A Política Nacional sobre Mudança do Clima, instituída em
2009, já previa em seu texto diretrizes para uma economia de
baixo carbono, na qual o mercado regulado se mostrava como
uma das saídas. No entanto, o Brasil ficou de fora do PMI, iniciativa do Banco Mundial para implementação do mercado nos
países interessados. À época, a instituição internacional foi taxativa ao afirmar que “foram selecionados os países que estavam
mais avançados”. Um choque de realidade.
No último mês de maio, contudo, o Governo Brasileiro enfim deu passo concreto rumo a um futuro inescapável. A IBÁ
estava presente no Jardim Botânico, Rio de Janeiro, quando
o Ministério do Meio Ambiente (MMA) anunciou o Decreto
11.075 que, segundo as autoridades, marcou a criação do mercado regulado de créditos de carbono no Brasil.
Não se pode ignorar a relevância de iniciativa, uma vez
que finalmente poderemos começar a recuperar parte do tempo
que fora perdido. Mas é importante analisar com equilíbrio os
eixos propostos pelo texto.
Diferentemente do modelo mais corrente em outros países e
regiões, o sistema apontado como caminho a ser seguido não se
baseia no chamado cap and trade, quando o governo estabelece
uma linha-base de emissões de CO2. Aqui, o MMA espera que
os segmentos diversos da economia definam suas propostas de
metas setorialmente.
Se, por um lado, como afirmam representantes do poder público, isto significa maior abertura ao diálogo ao invés de uma
imposição, é importante observar que a iniciativa privada terá
o desafio fundamental de cotejar seus próprios interesses com
as exigências de efetiva redução da pegada de carbono, em respeito ao clima do planeta e aos anseios dos consumidores. Não se trata só de cifras, mas de mitigar as mudanças climáticas. Ao
governo caberá a tarefa árdua de negociar com cada um dos
setores e gerenciar possíveis conflitos entre interesses próprios
versus a realidade mais ampla do futuro sustentável.
Outra dimensão presente no Decreto que merece atenção é
a criação da plataforma para registro de créditos de emissões
de GEE chamada Sistema Nacional de Emissão de Gases de
Efeito Estufa (Sinare). Fundamental ter olhar crítico e atento a
este ponto, eis que transparência e integridade são elementos
centrais para que um projeto desta magnitude avance de fato.
Para além dessas discussões e debates, persiste a necessidade
de que uma legislação sobre o tema defina regras e regulamente
o mercado de créditos de carbono. Isto é imprescindível para
dar segurança jurídica e para que tal engrenagem funcione.

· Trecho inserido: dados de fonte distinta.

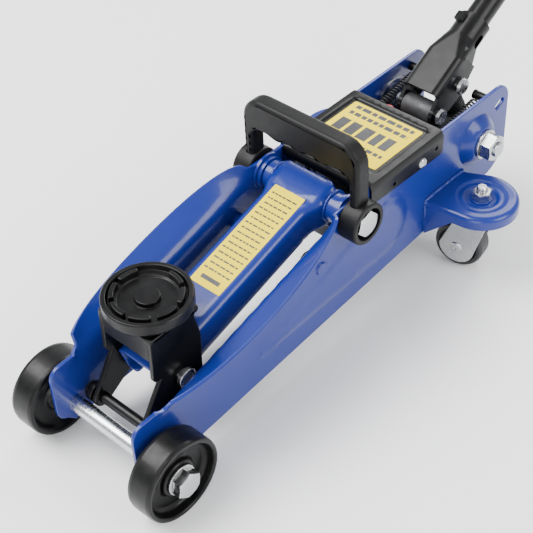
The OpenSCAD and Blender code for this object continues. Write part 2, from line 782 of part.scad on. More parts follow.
module ram_rod() {
    color(steel) in_frame() translate([0, 0, ram_z]) difference() {
        union() {
            x_rod(ram_r, piston_x, yoke_rear + 2);
            x_rod(bore_r - run_gap, piston_x, piston_x + 6.5);
        }
        difference() {
            x_rod(bore_r + past, piston_x + 2, piston_x + 4.5);
            x_rod(bore_r - 2.5, piston_x + 1, piston_x + 6);
        }
    }
}

module piston_seal() {
    color(seal_black) in_frame() translate([0, 0, ram_z]) difference() {
        x_rod(bore_r - run_gap, piston_x + 2, piston_x + 4.5);
        x_rod(bore_r - 2.5, piston_x + 1, piston_x + 6);
    }
}

// Yoke with an upright slot that the lever pin rides in
module ram_yoke() {
    slot_r = pin_r + 0.9;
    color(cast_grey) in_frame() difference() {
        union() {
            translate([yoke_rear, -12.4, ram_z - 13]) cube([12, 24.8, 26]);
            translate([lever_pin_x - 6, -12.4, ram_z - 13]) cube([16, 24.8, 26]);
        }
        translate([lever_pin_x, 0, 0]) for (dz = [-4.6, 4.6]) at_xz(0, ram_z + dz) y_rod(slot_r, -14, 14);
        translate([lever_pin_x - slot_r, -14, ram_z - 4.6]) cube([2 * slot_r, 28, 9.2]);
        translate([0, 0, ram_z]) x_rod(ram_r, yoke_rear - past, yoke_rear + 2);
    }
}

// Rest position of the plunger's cap follows the roller
rest_lift = roller_reach * sin(roller_angle - pump_lean);

cap_top = rest_lift - roller_r - roller_gap;

module pump_plunger() {
    color(steel) in_frame() in_pump() union() {
        translate([0, 0, cap_top - 3]) cylinder(r = 10.5, h = 3);
        translate([0, 0, cap_top - 37]) cylinder(r = plunger_r, h = 35);
    }
}

module plunger_spring() {
    color(black_paint) in_frame() in_pump() translate([0, 0, -pump_seat]) difference() {
        cylinder(r = 10, h = pump_seat + cap_top - 3);
        translate([0, 0, -past]) cylinder(r = sleeve_r + 0.4, h = 60);
    }
}

module release_valve() {
    color(zinc) in_frame() translate([0, valve[0], valve[1]]) union() {
        x_rod(5, block_rear - 1, block_rear + 27);
        translate([block_rear + 26.9, 0, 0]) rotate([0, 90, 0]) cylinder(r1 = 5, r2 = 1, h = 2.8);
        difference() {
            x_rod(7.5, block_rear - 7, block_rear - 0.4);
            translate([block_rear - 8, -1.2, -9]) cube([4, 2.4, 18]);
        }
    }
}

// ---------- handle ----------

module in_handle() translate([fulcrum[0], 0, fulcrum[1]]) rotate([0, handle_tilt, 0]) children();

// Rounded front of the socket's channel, in Y and up
module socket_front(low) {
    r = 6;
    top = socket_axis + socket_r;
    polygon(concat([[-cheek_out, low], [cheek_out, low]],
        arc(cheek_out - r, top - r, r, 0, 90), arc(-cheek_out + r, top - r, r, 90, 180)));
}

module handle_socket() {
    low = -7;
    top = socket_axis + socket_r;
    color(black_paint) in_frame() in_handle() difference() {
        union() {
            translate([0, 0, socket_axis]) x_rod(socket_r, -socket_end, -60);
            hull() {
                translate([0, 0, socket_axis]) x_rod(socket_r, -62, -60);
                translate([-42, 0, 0]) rotate([90, 0, 90]) linear_extrude(1)
                    socket_front(socket_axis - socket_r);
            }
            translate([-42, 0, 0]) rotate([90, 0, 90]) linear_extrude(42 + socket_front_u)
                socket_front(low);
            for (side = [1, -1]) on_side(side) xz_plate(cheek_in, cheek_out) {
                circle(r = 9.5);
                translate([-roller_arm[0], roller_arm[1]]) circle(r = 10);
                polygon([[0, -9.5], [9.5, 0], [7, 7], [socket_front_u - 1, top - 6], [-46, top - 6],
                    [-50, -4], [-roller_arm[0] - 7, roller_arm[1] - 7], [-roller_arm[0],
                        roller_arm[1] - 10]]);
            }
        }
        translate([0, 0, socket_axis]) x_rod(rod_r, -socket_end - past, -40);
        translate([-54, -cheek_in, -20]) cube([80, 2 * cheek_in, 20 + top - 3]);
        y_rod(pin_r + run_gap, -20, 20);
        at_xz(-roller_arm[0], roller_arm[1]) y_rod(pin_r - 1, -20, 20);
        for (u = [-68, -62]) translate([u, 0, socket_axis]) rotate([-90, 0, 0]) cylinder(r = 3, h = 20);
        translate([-68, 0, socket_axis - 3]) cube([6, 20, 6]);
        translate([-clamp_u, 0, socket_axis]) rotate([clamp_turn, 0, 0]) cylinder(r = 3, h = 20);
    }
}

clamp_u = 73;
clamp_turn = 20;

module handle_clamp_bolt() {
    color(black_paint) in_frame() in_handle() translate([-clamp_u, 0, socket_axis])
        rotate([clamp_turn, 0, 0]) union() {
        translate([0, 0, rod_r + 0.1]) cylinder(r = 3, h = 5);
        translate([-3.5, -3.5, socket_r + 0.1]) cube([7, 7, 4]);
    }
}

module fulcrum_pin() {
    color(zinc) in_frame() at_xz(fulcrum[0], fulcrum[1]) {
        y_rod(pin_r, -cheek_out - 3, cheek_out + 3);
        for (side = [1, -1]) on_side(side) y_cone(6.6, 5.8, cheek_out + 2.4, cheek_out + 4.6);
    }
}

module roller_pin() {
    color(zinc) in_frame() in_handle() at_xz(-roller_arm[0], roller_arm[1]) {
        y_rod(pin_r - 1, -cheek_out - 3, cheek_out + 3);
        for (side = [1, -1]) on_side(side) y_rod(5, cheek_out, cheek_out + 1.4);
        for (side = [1, -1]) on_side(side) y_cone(6.8, 6, cheek_out + 2.4, cheek_out + 4.6);
    }
}

module pump_roller() {
    color(steel) in_frame() in_handle() at_xz(-roller_arm[0], roller_arm[1])
        y_ring(pin_r - 1 + run_gap, roller_r, -11, 11);
}

module handle_rod() {
    tube_t = 1.6;
    color(black_paint) in_frame() in_handle() translate([0, 0, socket_axis]) difference() {
        x_rod(rod_r, -handle_reach + 3, -56);
        x_rod(rod_r - tube_t, -handle_reach + 6, -55);
    }
}

module handle_grip() {
    color(black_plastic) in_frame() in_handle() translate([-handle_reach, 0, socket_axis])
        rotate([0, 90, 0])
        rotate_extrude() polygon([[0, 0], [grip_r - grip_chamfer, 0], [grip_r, grip_chamfer], [grip_r, 12],
            [grip_r - 1.2, 14], [grip_r - 1.2, grip_len - 14], [grip_r, grip_len - 12],
            [grip_r, grip_len - 2], [grip_r - 1.5, grip_len], [rod_r, grip_len], [rod_r, 3], [0, 3]]);
}

// ---------- return springs ----------

module return_springs() {
    start = [stud_r * sin(lever_low), pivot_z - stud_r * cos(lever_low)];
    span = norm(anchor - start);
    lean = atan2(anchor[1] - start[1], start[0] - anchor[0]);
    color(black_paint) in_frame() for (side = [1, -1]) on_side(side)
        translate([start[0], spring_y, start[1]]) rotate([0, lean, 0]) difference() {
            x_rod(4.4, -span + anchor_r + 0.1, -4.7);
            x_rod(3, -span, 0);
        }
}

module spring_anchor_rod() {
    color(black_paint) in_frame() at_xz(anchor[0], anchor[1]) for (side = [1, -1]) on_side(side) {
        y_rod(anchor_r, 24, plate_in);
        y_rod(3.8, 23, 24.4);
    }
}

// ---------- cover ----------

module top_cover() {
    wide = plate_out + slip_gap + cover_t;
    notch = [-86, -74];
    inner = cover_top - cover_t;
    length = cover_front - cover_rear;
    color(black_paint) in_frame() difference() {
        union() {
            difference() {
                translate([cover_rear, -wide, cover_side]) cube([length, 2 * wide, cover_top - cover_side]);
                translate([cover_rear - past, -wide + cover_t, cover_side - past])
                    cube([length + past - cover_t, 2 * (wide - cover_t), inner - cover_side + past]);
                translate([cover_front - 5, -wide - past, cover_side - past])
                    cube([10, 2 * wide + 2 * past, 7]);
                translate([cover_front - 5, -wide + cover_t, cover_side - past])
                    cube([10, 2 * (wide - cover_t), front_flange - cover_side + past]);
                for (side = [1, -1]) on_side(side)
                    translate([cover_front - 5, plate_in - slip_gap, cover_side])
                    cube([10, wide - cover_t - plate_in + slip_gap, inner - cover_side]);
            }
            translate([panel_x[0] - 1.5, -panel_half - 1.5, inner - 1.6])
                cube([panel_x[1] - panel_x[0] + 3, 2 * panel_half + 3, 1.7]);
        }
        translate([panel_x[0], 0, cover_top - 1.6]) linear_extrude(3) polygon(concat(
            arc(panel_x[1] - panel_x[0] - 5, panel_half - 5, 5, 0, 90), arc(5, panel_half - 5, 5, 90, 180),
            arc(5, -panel_half + 5, 5, 180, 270), arc(panel_x[1] - panel_x[0] - 5, -panel_half + 5, 5,
                270, 360)));
        translate([notch[0], -wide - past, cover_side - past]) cube([notch[1] - notch[0],
            2 * wide + 2 * past, 2]);
        at_xz(cover_screw[0], cover_screw[1]) y_rod(screw_r, -60, 60);
        for (p = [[-96.5, 114], [-47, 111.5]]) at_xz(p[0], p[1]) y_rod(1.7, -60, 60);
    }
}

module cover_screws() {
    seat = plate_out + slip_gap + cover_t;
    color(zinc) in_frame() at_xz(cover_screw[0], cover_screw[1]) for (side = [1, -1]) on_side(side) {
        y_rod(screw_r, plate_in - 3, seat + 0.2);
        y_cone(4.2, 3, seat, seat + 2.4);
    }
}

module cover_label() {
    color(label_yellow) in_frame() translate([-95, -32, cover_top - 1.6]) cube([57, 64, 0.3]);
}

// ---------- carry handle ----------

// Outline in Y and Z: a bail with round corners and finger waves under the grip
module bail_outline() {
    r_out = 17;
    r_in = 8;
    waves = [for (i = [0:36]) let (y = 32 - 64 * i / 36)
        [y, bail_window - 2 * pow(sin(i * 15), 2)]];
    polygon(concat([[bail_out, pivot_z]], arc(bail_out - r_out, bail_top - r_out, r_out, 0, 90),
        arc(-bail_out + r_out, bail_top - r_out, r_out, 90, 180), [[-bail_out, pivot_z],
            [-bail_in, pivot_z]],
        arc(-bail_in + r_in, bail_window - r_in, r_in, 180, 90), [for (i = [36:-1:0]) waves[i]],
        arc(bail_in - r_in, bail_window - r_in, r_in, 90, 0), [[bail_in, pivot_z]]));
}

module carry_handle() {
    color(black_plastic) in_frame() difference() {
        union() {
            translate([-bail_t / 2, 0, 0]) rotate([90, 0, 90]) linear_extrude(bail_t) bail_outline();
            at_xz(0, pivot_z) for (side = [1, -1]) on_side(side) y_rod(boss_r, boss_in, boss_out);
        }
        at_xz(0, pivot_z) for (side = [1, -1]) on_side(side) {
            y_rod(bolt_r + run_gap, boss_in - past, boss_out);
            y_rod(12.4, bolt_head_y - slip_gap, boss_out + past);
        }
    }
}

side_plate_left();
side_plate_right();
caster_bracket_left();
caster_bracket_right();
front_axle();
front_axle_washers();
front_axle_bolts();
front_wheel_left();
front_wheel_right();
pivot_shaft();
pivot_bolts();
pivot_collars();
lift_arm();
arm_label();
saddle_pin();
ram_pin();
spring_studs();
saddle_bracket();
link_front_pin();
saddle();
saddle_retainer();
link_rod_left();
link_rod_right();
link_frame_pins();
pump_block();
pressure_cylinder();
reservoir_tube();
cylinder_head();
head_seal();
trunnion_bolts();
trunnion_washers();
filler_plug();
ram_rod();
piston_seal();
ram_yoke();
pump_plunger();
plunger_spring();
check_valve_balls();
release_valve();
handle_socket();
fulcrum_pin();
roller_pin();
pump_roller();
handle_clamp_bolt();
handle_rod();
handle_grip();
return_springs();
spring_anchor_rod();
top_cover();
cover_screws();
cover_label();
carry_handle();
caster_fork_left();
caster_fork_right();
caster_axle_left();
caster_axle_right();
caster_wheel_left();
caster_wheel_right();
caster_kingpins();
caster_nuts();
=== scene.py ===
import json
import math

import bpy
import numpy as np
from mathutils import Matrix, Vector
from mathutils.geometry import delaunay_2d_cdt


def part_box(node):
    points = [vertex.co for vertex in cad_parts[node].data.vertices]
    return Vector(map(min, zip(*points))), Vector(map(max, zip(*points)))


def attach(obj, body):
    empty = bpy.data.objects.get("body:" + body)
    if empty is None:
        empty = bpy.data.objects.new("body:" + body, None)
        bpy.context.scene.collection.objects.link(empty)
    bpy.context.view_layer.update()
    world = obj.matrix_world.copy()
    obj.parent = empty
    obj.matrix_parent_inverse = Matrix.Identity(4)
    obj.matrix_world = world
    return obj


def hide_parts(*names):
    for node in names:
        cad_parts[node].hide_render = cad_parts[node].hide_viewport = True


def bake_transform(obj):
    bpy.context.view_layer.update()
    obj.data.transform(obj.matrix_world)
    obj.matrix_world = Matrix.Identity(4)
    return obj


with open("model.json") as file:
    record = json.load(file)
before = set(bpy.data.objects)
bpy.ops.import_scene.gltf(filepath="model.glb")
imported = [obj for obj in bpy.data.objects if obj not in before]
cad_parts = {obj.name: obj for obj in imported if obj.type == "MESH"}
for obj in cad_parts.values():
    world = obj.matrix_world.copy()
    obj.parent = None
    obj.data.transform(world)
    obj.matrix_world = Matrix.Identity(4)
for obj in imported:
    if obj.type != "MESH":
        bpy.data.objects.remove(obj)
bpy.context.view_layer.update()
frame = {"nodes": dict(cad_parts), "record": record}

# Shapes are written in millimetres with x = 0 at the arm's pivot; SHIFT moves them into the row frame.
AXLE_X = 201.6
low_corner, high_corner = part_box("front_axle")
SHIFT = (low_corner.x + high_corner.x) / 2 * 1000 - AXLE_X
TAU = 2 * math.pi


# -------------------------------- materials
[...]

Nessa matéria, a verdade é que o País precisa ficar mais contemporâneo das melhores práticas. A União Europeia, países
como a Colômbia, Estados sub-regionais, como a Califórnia,
são alguns dos exemplos de mercados de carbono já em pleno
funcionamento.
Passamos da hora, mas ainda não perdemos a oportunidade. É fundamental termos agilidade para que a precificação de
carbono não fique, mais uma vez, no plano das boas intenções.
O setor de árvores cultivadas, por meio da IBÁ e de suas associadas, está pronto para ser cooperativo. Felizmente o modus
operandi das companhias em nosso setor há anos já posiciona
esta agroindústria como aliada das melhores práticas sustentáveis. O diálogo, que sempre pautou nossas ações, segue aberto
para trabalhar em prol do setor e do País.

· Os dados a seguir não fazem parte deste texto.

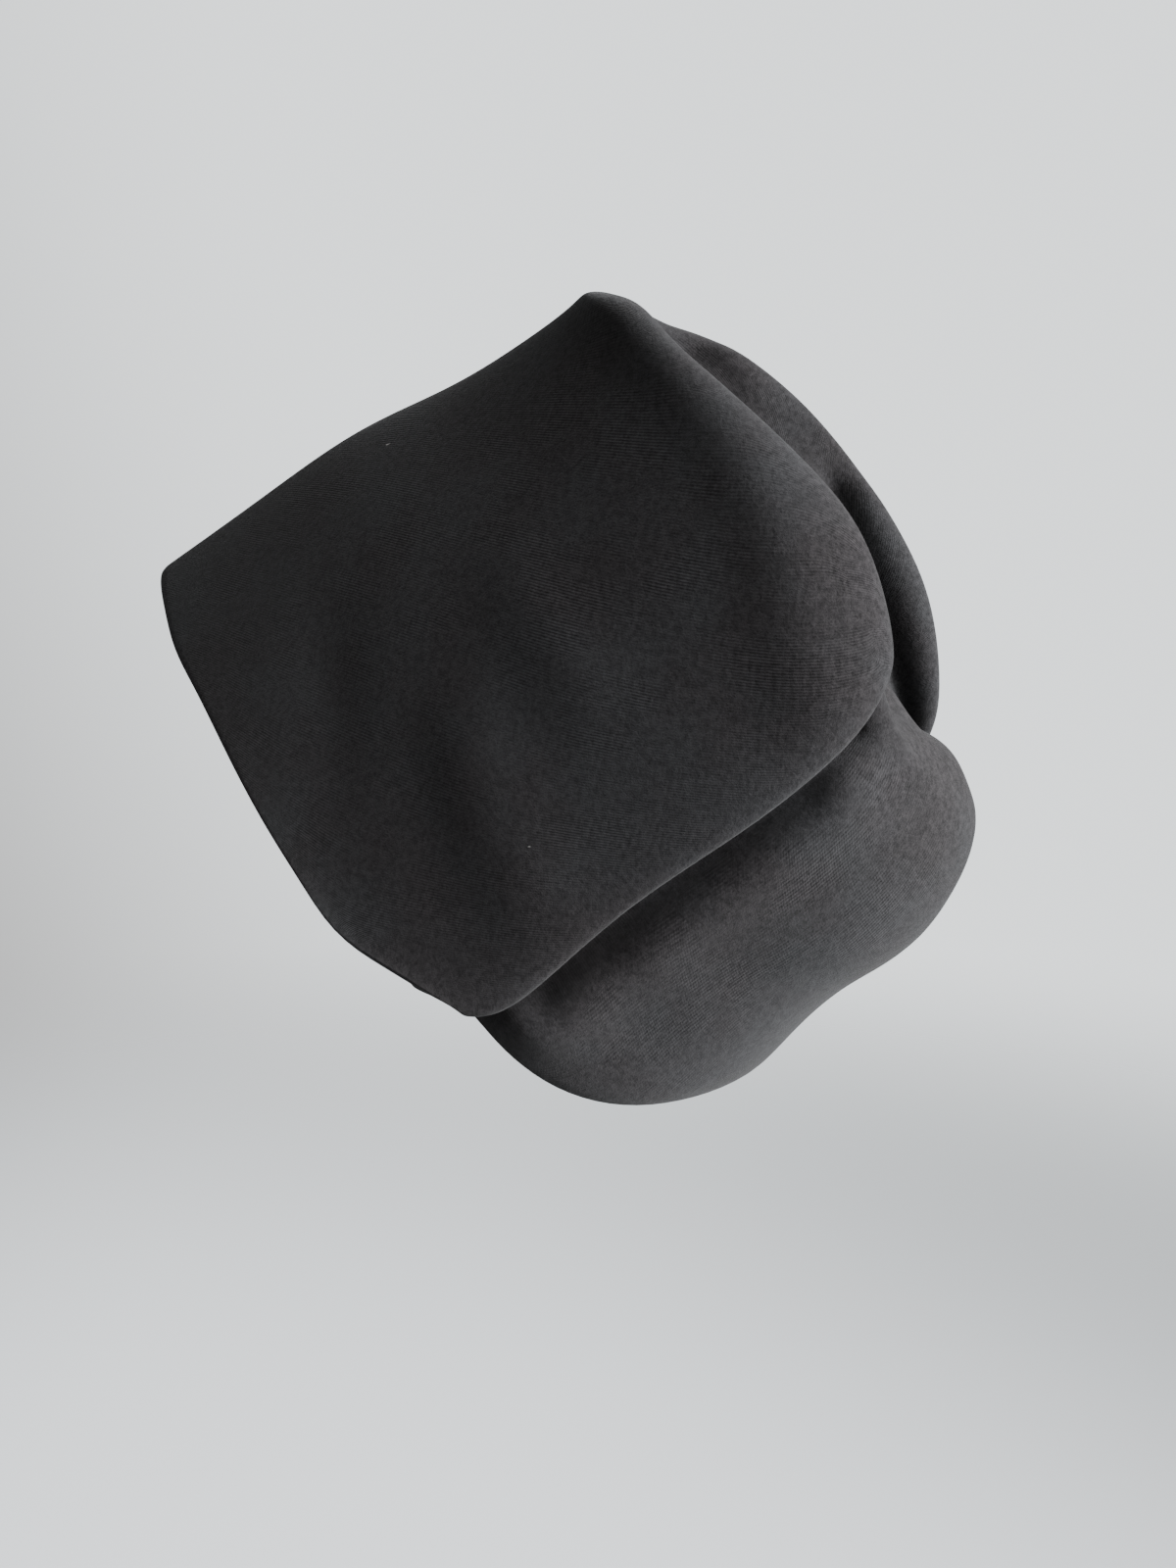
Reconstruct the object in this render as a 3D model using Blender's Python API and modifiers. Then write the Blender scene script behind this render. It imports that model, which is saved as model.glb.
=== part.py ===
import math

import bmesh
import bpy
from mathutils import Vector

# The cap is a wide bag of thick knit. It is laid out in a frame of its own before it is
# tilted: run goes from the opening's front corner towards the closed end, sink goes from the
# front fold across to the nape, and side is the half-breadth. The left half is lofted through
# closed loops, then mirrored.

# Driving sizes, in metres
CAP_LENGTH = 0.245
CAP_DEPTH = 0.272
CAP_WIDTH = 0.156
WALL = 0.003
CREST_RISE = 0.023
RIM_BOW = 0.016
NAPE_BOW = 0.011
CLEFT_DEPTH = 0.014
PLEAT_LAP = 0.022
PLEAT_GAP = 0.002
AXIS_TILT = math.radians(31)

# Shape of a loop: shares of its chord from the front fold to the nape
SIDE_BULGE = 0.69
LIP_TUCK = 0.05
BOW_SKEW = 1.5
BOW_REACH = 0.86
CREST_ONSET = 5
CREST_SLUMP = 0.5
CREST_SLUMP_POWER = 6
PINCH_SPREAD = 0.1
PINCH_SHIFT = 0.05
OPEN_FOLD_STEP = 0.02

# Where the wearer's crown bears: a place along the section table, and how far the smoothed
# fold comes out under its cage there
CROWN_PLACE = 2.7
FOLD_SETTLE = 0.0021

# Cage of the left half
RINGS_PER_SECTION = 2
PANEL_SHARES = (0.0, 0.035, 0.13, 0.28, 0.46, 0.64, 0.82)
NAPE_SHARES = (0.42, 0.78, 1.0)
SMOOTHING = 1
MERGE_DISTANCE = 0.0001

CLOTH_COLOUR = (0.021, 0.020, 0.022, 1.0)
CLOTH_ROUGHNESS = 0.93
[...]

Fato é que não há descarbonização possível sem o Brasil.
E para haver um país colaborativo na questão climática temos
uma rota bastante clara a ser percorrida: combater com energia
as criminalidades ambientais e ir além do comando e controle,
valorizando toda a dimensão socioambiental. Mercado regulado
de carbono é um dos caminhos, do mesmo modo que pagamento por serviços ambientais como água, solo e biodiversidade.
Está nas mãos desta nação com ricos ativos ambientais a escolha
entre ser o País do desenvolvimento verde ou se vamos continuar
ostentando o título de “País do futuro”, sem fazer com que o potencial vire oportunidade para o Brasil e para os brasileiros.